■ **To be done**:
Copy out all the data, word for word.

============================================================

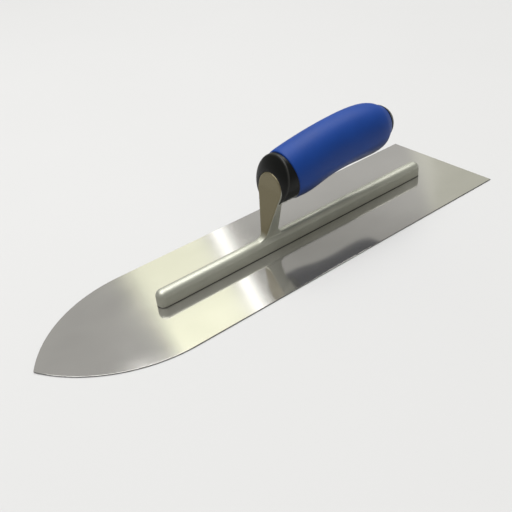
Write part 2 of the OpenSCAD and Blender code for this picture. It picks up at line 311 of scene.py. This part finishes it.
class Finish:
    """A material under construction, with short ways to add and join its nodes."""

    def __init__(self, name):
        self.material = bpy.data.materials.new(name)
        self.material.use_nodes = True
        self.tree = self.material.node_tree
        self.shader = self.tree.nodes.get("Principled BSDF")
        if self.shader is None:
            self.shader = self.tree.nodes.new("ShaderNodeBsdfPrincipled")
            out = self.tree.nodes.new("ShaderNodeOutputMaterial")
            self.join(self.shader.outputs[0], out.inputs["Surface"])
        self.place = self.tree.nodes.new("ShaderNodeTexCoord").outputs["Object"]

    def join(self, a, b):
        self.tree.links.new(a, b)

    def set(self, **values):
        for key, value in values.items():
            self.shader.inputs[key.replace("_", " ")].default_value = value

    def stretched(self, scale):
        """Object coordinates scaled by axis."""
        node = self.tree.nodes.new("ShaderNodeMapping")
        node.inputs["Scale"].default_value = scale
        self.join(self.place, node.inputs["Vector"])
        return node.outputs["Vector"]

    def along(self, direction):
        """How far each point lies along a direction."""
        node = self.tree.nodes.new("ShaderNodeVectorMath")
        node.operation = "DOT_PRODUCT"
        node.inputs[1].default_value = direction
        self.join(self.place, node.inputs[0])
        return node.outputs["Value"]

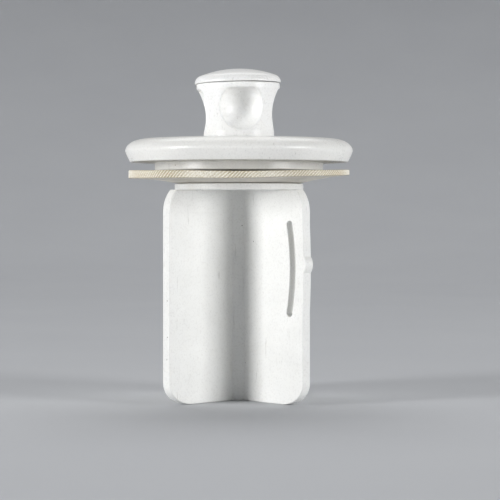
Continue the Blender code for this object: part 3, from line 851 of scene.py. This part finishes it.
def build_floor(material):
    """A wide round floor that rises smoothly all round."""
    rise = arc((FLOOR_FLAT, FLOOR_BEND), (FLOOR_BEND, FLOOR_BEND), -math.pi / 2, 0.0, 32)
    profile = ([(0.0, 0.0)] + between((FLOOR_MIDDLE, 0.0), (FLOOR_FLAT, 0.0), 14) + rise
               + [(FLOOR_FLAT + FLOOR_BEND, FLOOR_WALL)])
    floor = turned("studio_floor", profile, 128)
    floor.data.transform(Matrix.Scale(MM, 4))
    floor.data.shade_smooth()
    floor.data.materials.append(material)


def softbox(name, way, height, distance, size, power):
    """A rectangular light that faces the object's middle."""
    light = bpy.data.lights.new(name, "AREA")
    light.shape = "RECTANGLE"
    light.size, light.size_y = size[0] * MM, size[1] * MM
    light.energy = power
    lamp = bpy.data.objects.new(name, light)
    lamp.location = Vector((way.x * distance, way.y * distance, height)) * MM
    aim = Vector((0.0, 0.0, EYE_HEIGHT * MM)) - lamp.location
    lamp.rotation_euler = aim.to_track_quat("-Z", "Y").to_euler()
    lamp.visible_camera = False
    bpy.context.scene.collection.objects.link(lamp)


def build_studio():
    """A softbox to each side of the camera, a wide one high at the back, and the camera."""
    def aside(angle):
        return VIEW * math.cos(angle) + RIGHT * math.sin(angle)

    softbox("key", aside(-62 * DEG), height=118.0, distance=SIDE_LIGHTS_AWAY,
            size=(135.0, 250.0), power=2.5)
    softbox("fill", aside(61 * DEG), height=128.0, distance=SIDE_LIGHTS_AWAY,
            size=(185.0, 250.0), power=2.0)
    softbox("overhead", aside(180 * DEG), height=900.0, distance=500.0,
            size=(900.0, 700.0), power=5.0)
    world = bpy.data.worlds.new("room")
    bpy.context.scene.world = world
    world.use_nodes = True
    backdrop = world.node_tree.nodes["Background"]
    backdrop.inputs["Color"].default_value = ROOM_COLOR
    backdrop.inputs["Strength"].default_value = ROOM_STRENGTH

    lens = bpy.data.cameras.new("camera")
    lens.lens = LENS
    lens.shift_x, lens.shift_y = SHIFT
    lens.clip_start = 0.01
    camera = bpy.data.objects.new("camera", lens)
    camera.location = Vector((VIEW.x * EYE_DISTANCE, VIEW.y * EYE_DISTANCE, EYE_HEIGHT)) * MM
    camera.rotation_euler = (-VIEW).to_track_quat("-Z", "Y").to_euler()
    bpy.context.scene.collection.objects.link(camera)
    bpy.context.scene.camera = camera
    bpy.context.scene.view_settings.view_transform = "Standard"


def main():
    stem_white = white_plastic("stem_white", tint(246, 246, 243), tint(240, 240, 237),
                               roughness=0.45, speck_share=0.3, gloss_wave=0.02)
    flange_white = white_plastic("flange_white", tint(242, 241, 237), tint(236, 236, 232),
                                 roughness=0.32, speck_share=0.06, gloss_wave=0.03)
    knob_white = white_plastic("knob_white", tint(250, 250, 248), tint(246, 246, 244),
                               roughness=0.38, speck_share=0.04, gloss_wave=0.02)
    build_stem(stem_white)
    build_washer(washer_sheet())
    build_flange(flange_white)
    build_knob(knob_white)
    build_crown(knob_white)
    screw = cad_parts["clamp_screw"]
    for slot in screw.material_slots:
        slot.material = screw_steel()
    build_floor(floor_paper())
    build_studio()


main()
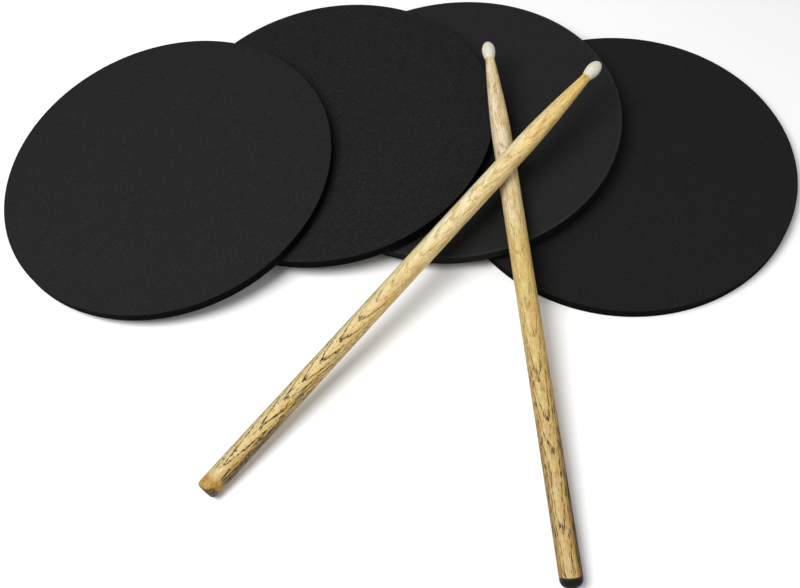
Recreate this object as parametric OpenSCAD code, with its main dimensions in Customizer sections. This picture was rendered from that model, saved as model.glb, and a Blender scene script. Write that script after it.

============================================================

■ **Exercise output**:
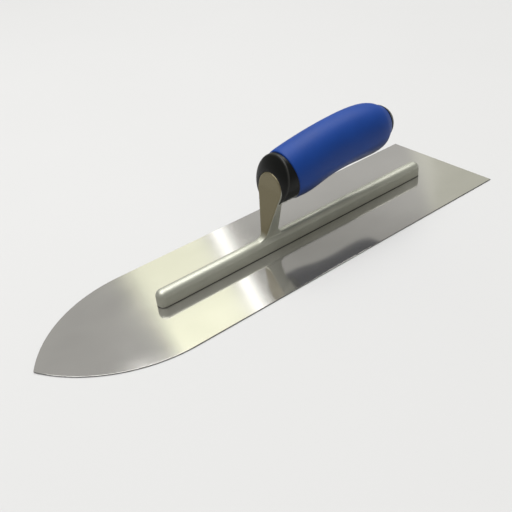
Write part 2 of the OpenSCAD and Blender code for this picture. It picks up at line 311 of scene.py. This part finishes it.
class Finish:
    """A material under construction, with short ways to add and join its nodes."""

    def __init__(self, name):
        self.material = bpy.data.materials.new(name)
        self.material.use_nodes = True
        self.tree = self.material.node_tree
        self.shader = self.tree.nodes.get("Principled BSDF")
        if self.shader is None:
            self.shader = self.tree.nodes.new("ShaderNodeBsdfPrincipled")
            out = self.tree.nodes.new("ShaderNodeOutputMaterial")
            self.join(self.shader.outputs[0], out.inputs["Surface"])
        self.place = self.tree.nodes.new("ShaderNodeTexCoord").outputs["Object"]

    def join(self, a, b):
        self.tree.links.new(a, b)

    def set(self, **values):
        for key, value in values.items():
            self.shader.inputs[key.replace("_", " ")].default_value = value

    def stretched(self, scale):
        """Object coordinates scaled by axis."""
        node = self.tree.nodes.new("ShaderNodeMapping")
        node.inputs["Scale"].default_value = scale
        self.join(self.place, node.inputs["Vector"])
        return node.outputs["Vector"]

    def along(self, direction):
        """How far each point lies along a direction."""
        node = self.tree.nodes.new("ShaderNodeVectorMath")
        node.operation = "DOT_PRODUCT"
        node.inputs[1].default_value = direction
        self.join(self.place, node.inputs[0])
        return node.outputs["Value"]

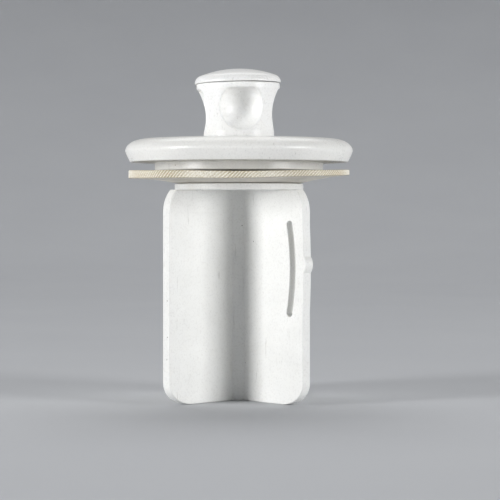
Continue the Blender code for this object: part 3, from line 851 of scene.py. This part finishes it.
def build_floor(material):
    """A wide round floor that rises smoothly all round."""
    rise = arc((FLOOR_FLAT, FLOOR_BEND), (FLOOR_BEND, FLOOR_BEND), -math.pi / 2, 0.0, 32)
    profile = ([(0.0, 0.0)] + between((FLOOR_MIDDLE, 0.0), (FLOOR_FLAT, 0.0), 14) + rise
               + [(FLOOR_FLAT + FLOOR_BEND, FLOOR_WALL)])
    floor = turned("studio_floor", profile, 128)
    floor.data.transform(Matrix.Scale(MM, 4))
    floor.data.shade_smooth()
    floor.data.materials.append(material)


def softbox(name, way, height, distance, size, power):
    """A rectangular light that faces the object's middle."""
    light = bpy.data.lights.new(name, "AREA")
    light.shape = "RECTANGLE"
    light.size, light.size_y = size[0] * MM, size[1] * MM
    light.energy = power
    lamp = bpy.data.objects.new(name, light)
    lamp.location = Vector((way.x * distance, way.y * distance, height)) * MM
    aim = Vector((0.0, 0.0, EYE_HEIGHT * MM)) - lamp.location
    lamp.rotation_euler = aim.to_track_quat("-Z", "Y").to_euler()
    lamp.visible_camera = False
    bpy.context.scene.collection.objects.link(lamp)


def build_studio():
    """A softbox to each side of the camera, a wide one high at the back, and the camera."""
    def aside(angle):
        return VIEW * math.cos(angle) + RIGHT * math.sin(angle)

    softbox("key", aside(-62 * DEG), height=118.0, distance=SIDE_LIGHTS_AWAY,
            size=(135.0, 250.0), power=2.5)
    softbox("fill", aside(61 * DEG), height=128.0, distance=SIDE_LIGHTS_AWAY,
            size=(185.0, 250.0), power=2.0)
    softbox("overhead", aside(180 * DEG), height=900.0, distance=500.0,
            size=(900.0, 700.0), power=5.0)
    world = bpy.data.worlds.new("room")
    bpy.context.scene.world = world
    world.use_nodes = True
    backdrop = world.node_tree.nodes["Background"]
    backdrop.inputs["Color"].default_value = ROOM_COLOR
    backdrop.inputs["Strength"].default_value = ROOM_STRENGTH

    lens = bpy.data.cameras.new("camera")
    lens.lens = LENS
    lens.shift_x, lens.shift_y = SHIFT
    lens.clip_start = 0.01
    camera = bpy.data.objects.new("camera", lens)
    camera.location = Vector((VIEW.x * EYE_DISTANCE, VIEW.y * EYE_DISTANCE, EYE_HEIGHT)) * MM
    camera.rotation_euler = (-VIEW).to_track_quat("-Z", "Y").to_euler()
    bpy.context.scene.collection.objects.link(camera)
    bpy.context.scene.camera = camera
    bpy.context.scene.view_settings.view_transform = "Standard"


def main():
    stem_white = white_plastic("stem_white", tint(246, 246, 243), tint(240, 240, 237),
                               roughness=0.45, speck_share=0.3, gloss_wave=0.02)
    flange_white = white_plastic("flange_white", tint(242, 241, 237), tint(236, 236, 232),
                                 roughness=0.32, speck_share=0.06, gloss_wave=0.03)
    knob_white = white_plastic("knob_white", tint(250, 250, 248), tint(246, 246, 244),
                               roughness=0.38, speck_share=0.04, gloss_wave=0.02)
    build_stem(stem_white)
    build_washer(washer_sheet())
    build_flange(flange_white)
    build_knob(knob_white)
    build_crown(knob_white)
    screw = cad_parts["clamp_screw"]
    for slot in screw.material_slots:
        slot.material = screw_steel()
    build_floor(floor_paper())
    build_studio()


main()
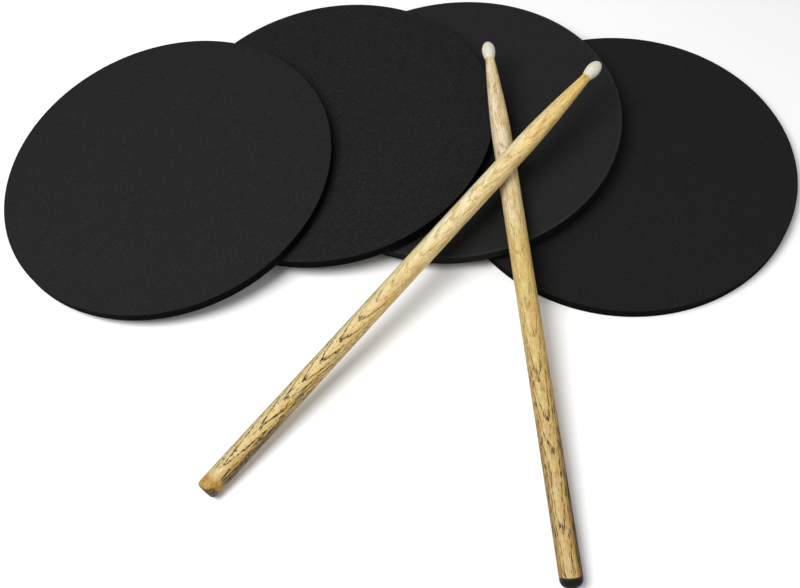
Recreate this object as parametric OpenSCAD code, with its main dimensions in Customizer sections. This picture was rendered from that model, saved as model.glb, and a Blender scene script. Write that script after it.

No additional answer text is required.